These days, Shea and Councilman Steven Choi compose a feisty minority on a panel where Mayor Sukhee Kang and former mayors Beth Krom and Larry Agran share the same brain.

Fortunately for Shea and Choi, they seem to find a lot of fire–like secrecy, cronyism and out-of-whack spending–after the council majority blows its smoke.

Unfortunately for Shea and Choi, this is Irvine so no one in town gives a rat's ass.

Anyway, in her interview with Adam Elmahrek of the non-profit investigative news agency Voice of OC, Shea touches on all this, going so far as to draw parallels between the $800,000 for Bell's city manager and the $120,000 Irvine dishes out monthly to professional shapeshifter Arnold Forde and his Forde and Mollrich consulting firm.

But more interesting is Shea showing her hand when it comes to an issue she plans to press in the fall: contamination caused by the El Toro Marine Corps Air Station, which is known these days as the Orange County Great Park.

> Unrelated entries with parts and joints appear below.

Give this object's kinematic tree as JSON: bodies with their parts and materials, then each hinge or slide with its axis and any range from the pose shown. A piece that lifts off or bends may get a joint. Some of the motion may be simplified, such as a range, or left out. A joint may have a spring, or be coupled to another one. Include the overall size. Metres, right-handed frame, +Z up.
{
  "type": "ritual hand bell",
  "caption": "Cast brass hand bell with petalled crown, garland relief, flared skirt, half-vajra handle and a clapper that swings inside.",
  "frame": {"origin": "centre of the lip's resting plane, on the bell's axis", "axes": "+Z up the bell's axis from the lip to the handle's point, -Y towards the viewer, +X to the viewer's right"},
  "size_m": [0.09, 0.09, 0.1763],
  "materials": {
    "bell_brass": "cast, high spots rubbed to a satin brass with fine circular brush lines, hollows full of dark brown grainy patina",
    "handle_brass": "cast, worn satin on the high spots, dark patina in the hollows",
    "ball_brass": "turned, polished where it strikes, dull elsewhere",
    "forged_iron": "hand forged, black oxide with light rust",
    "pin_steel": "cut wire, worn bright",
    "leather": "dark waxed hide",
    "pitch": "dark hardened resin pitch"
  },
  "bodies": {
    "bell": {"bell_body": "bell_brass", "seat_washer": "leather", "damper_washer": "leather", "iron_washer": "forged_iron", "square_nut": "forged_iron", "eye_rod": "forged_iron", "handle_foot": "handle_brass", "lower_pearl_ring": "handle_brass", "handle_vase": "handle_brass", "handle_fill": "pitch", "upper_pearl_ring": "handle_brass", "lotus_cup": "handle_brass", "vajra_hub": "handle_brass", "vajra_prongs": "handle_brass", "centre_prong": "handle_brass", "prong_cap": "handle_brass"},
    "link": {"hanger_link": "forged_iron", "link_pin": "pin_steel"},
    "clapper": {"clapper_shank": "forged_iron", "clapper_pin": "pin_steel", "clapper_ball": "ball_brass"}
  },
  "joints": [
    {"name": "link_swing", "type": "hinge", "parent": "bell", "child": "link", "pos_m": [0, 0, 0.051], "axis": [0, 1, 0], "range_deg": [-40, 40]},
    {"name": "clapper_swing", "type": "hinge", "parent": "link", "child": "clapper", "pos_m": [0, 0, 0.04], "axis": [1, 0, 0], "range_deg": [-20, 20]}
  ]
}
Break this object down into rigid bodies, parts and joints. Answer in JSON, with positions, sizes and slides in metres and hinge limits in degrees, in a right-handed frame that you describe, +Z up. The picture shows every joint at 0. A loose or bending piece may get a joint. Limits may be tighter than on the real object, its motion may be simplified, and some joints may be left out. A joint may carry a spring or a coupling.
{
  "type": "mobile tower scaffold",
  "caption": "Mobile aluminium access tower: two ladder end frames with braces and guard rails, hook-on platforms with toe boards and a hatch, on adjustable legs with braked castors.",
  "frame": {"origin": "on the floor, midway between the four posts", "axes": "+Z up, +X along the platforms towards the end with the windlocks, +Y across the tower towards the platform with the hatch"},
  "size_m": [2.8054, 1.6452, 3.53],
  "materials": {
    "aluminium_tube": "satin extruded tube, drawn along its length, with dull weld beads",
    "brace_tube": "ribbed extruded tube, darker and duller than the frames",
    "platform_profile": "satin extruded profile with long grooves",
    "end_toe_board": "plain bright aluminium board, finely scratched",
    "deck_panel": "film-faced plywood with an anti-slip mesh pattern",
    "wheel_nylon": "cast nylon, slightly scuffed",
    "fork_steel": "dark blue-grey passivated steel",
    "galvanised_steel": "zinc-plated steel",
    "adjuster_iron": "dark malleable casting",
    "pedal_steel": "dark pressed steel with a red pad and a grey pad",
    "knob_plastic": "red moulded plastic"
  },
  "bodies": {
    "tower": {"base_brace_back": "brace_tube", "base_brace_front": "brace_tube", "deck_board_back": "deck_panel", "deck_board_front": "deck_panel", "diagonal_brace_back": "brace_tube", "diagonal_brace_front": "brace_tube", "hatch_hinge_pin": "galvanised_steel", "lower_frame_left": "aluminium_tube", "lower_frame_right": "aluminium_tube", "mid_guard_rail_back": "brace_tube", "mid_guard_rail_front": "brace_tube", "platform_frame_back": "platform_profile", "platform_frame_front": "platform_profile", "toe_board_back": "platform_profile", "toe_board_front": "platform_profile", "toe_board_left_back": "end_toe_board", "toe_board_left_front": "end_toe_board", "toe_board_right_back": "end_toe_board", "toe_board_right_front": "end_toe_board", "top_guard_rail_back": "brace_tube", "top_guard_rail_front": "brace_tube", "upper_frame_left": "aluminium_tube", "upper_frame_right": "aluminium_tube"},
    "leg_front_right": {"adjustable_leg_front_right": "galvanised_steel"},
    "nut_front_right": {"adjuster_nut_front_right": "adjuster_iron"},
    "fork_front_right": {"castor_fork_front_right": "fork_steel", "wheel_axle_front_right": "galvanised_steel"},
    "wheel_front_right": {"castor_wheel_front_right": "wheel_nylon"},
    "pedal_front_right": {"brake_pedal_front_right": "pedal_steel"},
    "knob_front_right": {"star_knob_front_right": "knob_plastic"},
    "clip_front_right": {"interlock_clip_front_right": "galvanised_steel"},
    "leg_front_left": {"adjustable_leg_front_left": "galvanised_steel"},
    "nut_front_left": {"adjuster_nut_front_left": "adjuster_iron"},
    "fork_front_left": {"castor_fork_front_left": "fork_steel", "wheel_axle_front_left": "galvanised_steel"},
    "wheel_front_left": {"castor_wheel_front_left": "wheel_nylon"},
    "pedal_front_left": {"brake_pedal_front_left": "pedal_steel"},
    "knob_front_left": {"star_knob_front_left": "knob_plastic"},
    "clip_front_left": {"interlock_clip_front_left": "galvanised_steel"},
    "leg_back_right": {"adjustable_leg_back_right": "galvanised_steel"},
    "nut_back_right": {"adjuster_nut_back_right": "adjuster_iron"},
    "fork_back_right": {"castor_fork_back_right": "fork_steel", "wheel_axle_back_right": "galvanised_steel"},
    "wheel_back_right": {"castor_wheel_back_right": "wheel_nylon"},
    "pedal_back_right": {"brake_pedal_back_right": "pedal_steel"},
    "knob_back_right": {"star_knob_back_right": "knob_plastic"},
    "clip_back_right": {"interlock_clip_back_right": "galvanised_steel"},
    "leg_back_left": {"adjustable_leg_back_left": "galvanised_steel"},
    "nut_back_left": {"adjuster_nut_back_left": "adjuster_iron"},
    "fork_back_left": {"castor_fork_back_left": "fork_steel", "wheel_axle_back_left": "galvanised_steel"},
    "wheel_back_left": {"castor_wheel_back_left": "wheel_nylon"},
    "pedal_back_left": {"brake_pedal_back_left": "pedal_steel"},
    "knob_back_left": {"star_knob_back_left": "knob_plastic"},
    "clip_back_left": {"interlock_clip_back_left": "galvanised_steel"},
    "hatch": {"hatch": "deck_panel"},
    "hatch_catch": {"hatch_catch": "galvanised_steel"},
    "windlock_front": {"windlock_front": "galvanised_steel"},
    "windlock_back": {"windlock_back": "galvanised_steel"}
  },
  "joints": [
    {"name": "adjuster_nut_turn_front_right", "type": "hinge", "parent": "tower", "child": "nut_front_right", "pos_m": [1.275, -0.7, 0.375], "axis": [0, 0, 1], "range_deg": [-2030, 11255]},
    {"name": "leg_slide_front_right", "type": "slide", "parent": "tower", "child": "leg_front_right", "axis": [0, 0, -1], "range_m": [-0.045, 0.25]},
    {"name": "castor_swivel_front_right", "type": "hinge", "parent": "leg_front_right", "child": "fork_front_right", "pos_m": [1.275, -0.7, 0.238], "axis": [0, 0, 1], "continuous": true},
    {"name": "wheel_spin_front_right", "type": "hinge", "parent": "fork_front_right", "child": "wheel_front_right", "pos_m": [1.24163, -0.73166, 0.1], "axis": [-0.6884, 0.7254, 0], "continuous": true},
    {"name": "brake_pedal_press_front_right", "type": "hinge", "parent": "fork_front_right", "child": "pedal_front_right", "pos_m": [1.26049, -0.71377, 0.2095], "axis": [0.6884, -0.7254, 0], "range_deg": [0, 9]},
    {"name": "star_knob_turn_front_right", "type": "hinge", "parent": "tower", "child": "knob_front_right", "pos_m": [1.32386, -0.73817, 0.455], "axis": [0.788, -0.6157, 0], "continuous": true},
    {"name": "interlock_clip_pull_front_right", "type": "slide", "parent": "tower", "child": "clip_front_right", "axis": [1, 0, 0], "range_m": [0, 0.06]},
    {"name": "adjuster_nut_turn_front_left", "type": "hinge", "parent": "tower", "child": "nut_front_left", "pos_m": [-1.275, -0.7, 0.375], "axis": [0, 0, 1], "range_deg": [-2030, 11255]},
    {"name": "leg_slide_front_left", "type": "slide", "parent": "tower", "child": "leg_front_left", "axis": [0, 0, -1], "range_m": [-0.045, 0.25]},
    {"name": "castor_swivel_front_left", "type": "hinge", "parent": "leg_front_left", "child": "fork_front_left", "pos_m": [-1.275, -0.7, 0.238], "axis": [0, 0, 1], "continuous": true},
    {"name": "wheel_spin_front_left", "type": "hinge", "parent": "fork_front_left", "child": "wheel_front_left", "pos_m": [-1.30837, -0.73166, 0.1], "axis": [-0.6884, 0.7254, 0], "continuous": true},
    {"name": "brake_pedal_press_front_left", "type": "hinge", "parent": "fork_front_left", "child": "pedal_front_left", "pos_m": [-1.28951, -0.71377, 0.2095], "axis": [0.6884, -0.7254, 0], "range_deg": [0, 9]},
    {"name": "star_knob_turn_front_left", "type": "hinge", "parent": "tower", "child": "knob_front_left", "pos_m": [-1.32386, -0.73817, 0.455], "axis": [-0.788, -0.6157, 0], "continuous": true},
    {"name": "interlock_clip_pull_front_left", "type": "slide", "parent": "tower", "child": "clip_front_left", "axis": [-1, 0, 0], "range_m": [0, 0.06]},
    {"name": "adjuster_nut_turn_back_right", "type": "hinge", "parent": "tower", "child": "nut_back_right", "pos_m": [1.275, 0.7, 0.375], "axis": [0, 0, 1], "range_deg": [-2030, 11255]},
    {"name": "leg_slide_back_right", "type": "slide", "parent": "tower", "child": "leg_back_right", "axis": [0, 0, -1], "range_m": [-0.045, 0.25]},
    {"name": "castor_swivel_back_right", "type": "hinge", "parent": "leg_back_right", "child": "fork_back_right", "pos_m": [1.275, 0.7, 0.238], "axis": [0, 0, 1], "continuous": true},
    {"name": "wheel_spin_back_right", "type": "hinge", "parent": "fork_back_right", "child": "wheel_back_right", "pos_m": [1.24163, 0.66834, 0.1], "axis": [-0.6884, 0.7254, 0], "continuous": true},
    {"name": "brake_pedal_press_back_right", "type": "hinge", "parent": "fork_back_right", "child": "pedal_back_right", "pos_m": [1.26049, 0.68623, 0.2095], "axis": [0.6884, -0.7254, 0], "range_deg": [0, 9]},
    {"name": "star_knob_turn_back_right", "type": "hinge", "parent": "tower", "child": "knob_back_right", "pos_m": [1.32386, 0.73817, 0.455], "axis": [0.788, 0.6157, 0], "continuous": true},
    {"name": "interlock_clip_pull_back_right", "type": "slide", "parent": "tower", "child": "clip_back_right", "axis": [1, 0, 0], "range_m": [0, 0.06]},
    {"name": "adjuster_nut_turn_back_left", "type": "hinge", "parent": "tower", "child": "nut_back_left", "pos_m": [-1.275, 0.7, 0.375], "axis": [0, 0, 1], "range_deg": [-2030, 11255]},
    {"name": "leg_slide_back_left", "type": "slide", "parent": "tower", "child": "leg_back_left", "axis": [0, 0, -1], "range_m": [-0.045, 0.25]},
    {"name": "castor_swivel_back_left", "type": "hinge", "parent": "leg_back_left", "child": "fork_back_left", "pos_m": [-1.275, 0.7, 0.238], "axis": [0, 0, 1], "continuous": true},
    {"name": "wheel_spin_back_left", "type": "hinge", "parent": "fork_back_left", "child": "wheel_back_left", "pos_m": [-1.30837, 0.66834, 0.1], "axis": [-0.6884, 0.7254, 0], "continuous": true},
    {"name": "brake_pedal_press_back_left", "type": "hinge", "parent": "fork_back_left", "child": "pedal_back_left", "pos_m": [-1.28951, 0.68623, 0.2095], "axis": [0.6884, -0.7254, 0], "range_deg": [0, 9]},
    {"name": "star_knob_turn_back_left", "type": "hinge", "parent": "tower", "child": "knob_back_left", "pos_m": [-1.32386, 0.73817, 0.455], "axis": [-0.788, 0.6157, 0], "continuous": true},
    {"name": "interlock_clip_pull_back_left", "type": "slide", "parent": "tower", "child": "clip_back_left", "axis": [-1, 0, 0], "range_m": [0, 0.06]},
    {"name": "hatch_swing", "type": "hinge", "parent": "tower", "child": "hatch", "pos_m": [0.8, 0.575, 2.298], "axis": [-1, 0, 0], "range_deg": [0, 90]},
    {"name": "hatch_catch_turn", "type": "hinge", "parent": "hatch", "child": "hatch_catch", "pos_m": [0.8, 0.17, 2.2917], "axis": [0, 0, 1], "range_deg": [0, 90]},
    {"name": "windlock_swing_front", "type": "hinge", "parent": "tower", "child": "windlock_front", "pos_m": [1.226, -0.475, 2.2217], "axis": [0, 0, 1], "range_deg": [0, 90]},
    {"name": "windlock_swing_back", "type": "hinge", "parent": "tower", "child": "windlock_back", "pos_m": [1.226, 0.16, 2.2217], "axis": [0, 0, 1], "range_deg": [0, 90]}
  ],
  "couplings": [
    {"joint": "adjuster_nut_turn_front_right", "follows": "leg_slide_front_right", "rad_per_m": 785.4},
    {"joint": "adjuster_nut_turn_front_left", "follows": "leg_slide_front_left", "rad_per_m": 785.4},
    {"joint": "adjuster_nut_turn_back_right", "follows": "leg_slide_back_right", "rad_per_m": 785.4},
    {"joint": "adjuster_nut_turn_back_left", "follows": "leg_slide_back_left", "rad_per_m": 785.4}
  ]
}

Elmahrek: Are there any more battles ahead in your last months on
the council?

Shea: In September, my intention is to bring forward something that is
very troublesome–this environmental study we're doing at the
Great Park. I hired a staff member to help me do some investigation–he's looked all over the country; we're talking the Department
of the Navy and many other public agencies–and there's not one
public agency we have found that hides their environmental studies
under attorney-client privilege.

I mean, this is just absolutely ridiculous. You're talking about
the health and welfare of our residents and residents who are going
to visit the park. I'm going to ask to have a full overview of
what's been determined so far, what contaminants have been found,
what our progress is in regards to cleanup at the base and
determining any environmental problems that could be there. For
them to hide that under attorney-client privilege . . . anybody with
any sense would know this is just foolishness. It's dishonest.
Transparency should be normal at City Hall instead of continually
hiding things that Mr. Agran and his team . . . you know. . . . I'm
going to bring that forward for sure.

This is certainly not a new issue, having gurgled up for years, even before the Marines closed shop and moved permanently to Afghanistan.

It splashed up again before and during the November 2008 citywide election that earned Shea a final two-year term (she can run again in 2012) and Choi another four-year stint.

Talk around town that toxins from the base are filtering into Irvine's drinking water was so rampant that Great Park chairman Agran felt compelled to have representatives of the city, the Department of the Navy and the Irvine Ranch Water District address the issue.

What's ironic, of course, was when Agran and others were fighting to keep El Toro from becoming a commercial airport, they raised the contamination issue as a reason it should become another Southwest Airlines parking lot.

“Naw, the water's fine,” they now claim.

What? You expected them to say something else?

And you expect anyone in town to give a shit when Shea brings it back one more time–with feeling?

Certainly not. There are much more important issues, such as whether to require that new noodle house on Jamboree to have a salmon- or pale salmon-colored facade.